Union leaders like Miranda see a conflict between the rhetoric used by the President and other Washington DC politicians and lobbyists in condemning the Arizona law, and the immigration proposals they make in Congress. “There's a huge contradiction here,” she says. “You can't tell one state that what they're doing is criminalizing people, and at the same time go after employers paying more than a living wage and the workers who have fought for that wage.”

Renee Saucedo, attorney for La Raza Centro Legal and former director of the San Francisco Day Labor Program, is even more critical. “Those bills in Congress, which are presented as ones that will help some people get legal status, will actually make things much worse,” she charges. “We'll see many more firings like the janitors here, and more punishments for people who are just working and trying to support their families.”

Increasingly, however, the Washington proposals have even less promise of legalization, and more emphasis on punishment. The newest Democratic Party scheme virtually abandons the legalization program promised by the “bipartisan” Schumer/Graham proposal, saying that heavy enforcement at the border and in the workplace must come before any consideration of giving 12 million people legal status.

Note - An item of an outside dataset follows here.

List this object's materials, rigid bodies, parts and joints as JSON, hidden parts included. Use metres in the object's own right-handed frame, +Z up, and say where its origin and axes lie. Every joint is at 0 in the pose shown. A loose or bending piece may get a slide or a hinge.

“We have to look at the whole picture,” Saucedo urges. “So long as we have trade agreements like NAFTA that create poverty in countries like Mexico, people will continue to come here, no matter how many walls we build. Instead of turning people into guest workers, as these bills in Washington would do, while firing and even jailing those who don't have papers, we need to help people get legal status, and repeal the laws that are making work a crime.”